C’est là une distinction qu’on a pu évoquer, à l’occasion des articles sur le nucléaire assez directement mais aussi d’un point de vue plus philosophique : la mentalité gestionnaire ressemble beaucoup à la libre-pensée, au mouvement de la pensée depuis l’abstrait vers le concret, des mathématiques au réel - alors que le problème à résoudre concerne en fait des humains et non de simples objets.
Or Le Play remarque que l’évolution de la société vers la bureaucratisation a démarré au XVème siècle sous l’influence des légistes, qui affirmèrent la nécessité que l’autorité publique intervienne dans la vie intime des familles tout en remplaçant la Coutume par des lois écrites. Il fait le rapprochement entre ces influences et les idées de l’empire romain décadent, et c’est assez saisissant de voir comme cet avis rejoint l’analyse de Tocqueville. Ce dernier observe en effet une sorte d’engouement massif chez les juristes à partir du début de la Renaissance pour le droit romain ; ils délaissent le droit coutumier et cessent de se former dans leur pays pour aller étudier en Italie.
Tocqueville évoque pour justifier ce renouveau du droit romain à la Renaissance les arguments assez banals des historiens qu’on nous sert volontiers à l’école - à savoir que la Renaissance relance spontanément la mode de l’Antiquité dans la société moyenâgeuse suite aux guerres d’Italie - mais il va plus loin et explique qu’à compter de la Renaissance, les monarques ont cherché à assoir leur souveraineté de façon plus absolue, ce qui les a conduit à favoriser le droit romain car il s’agit – selon l’auteur – d’un droit « de servitude ».

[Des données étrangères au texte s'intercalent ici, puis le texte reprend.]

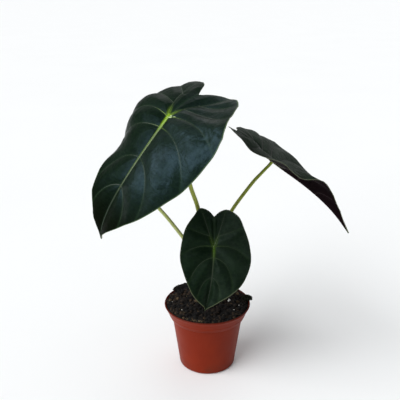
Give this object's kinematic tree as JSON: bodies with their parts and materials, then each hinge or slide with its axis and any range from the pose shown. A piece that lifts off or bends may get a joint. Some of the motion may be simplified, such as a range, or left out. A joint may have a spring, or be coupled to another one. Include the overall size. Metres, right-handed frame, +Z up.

Le droit romain, droit de servitude
Tocqueville explique : « Le droit romain, qui a perfectionné la société civile, partout a tendu à dégrader la société politique, parce qu’il a été principalement l’œuvre d’un peuple très civilisé et très asservi. »[5] C’est là une analyse extrêmement précieuse que nous livre le sociologue, qui illustre de façon fine le droit positif par opposition au droit naturel. On a prétendu que le droit positif était né au XIXème, alors qu’il vient directement de la Rome Antique ; et c’est bien de lui que parle Hayek lorsqu’il affirme que « L’essence de la pensée juridique […] est que le juriste s’efforce de rendre l’ensemble du système cohérent »[6]. De fait, Tocqueville remarque que si les souverains souhaitant assoir leur autorité de façon plus absolue se sont tournés vers le droit romain, c’est parce que celui-ci ne se préoccupe pas de préserver un ordre naturel mais de faire fonctionner la machine de l’Etat. C’est un arsenal technique aveugle, comme on a pu l’analyser dans l’article l’homo oeconomicus sur le billard. Très utile quand l’objectif du souverain est le pouvoir plutôt que le bien de son peuple.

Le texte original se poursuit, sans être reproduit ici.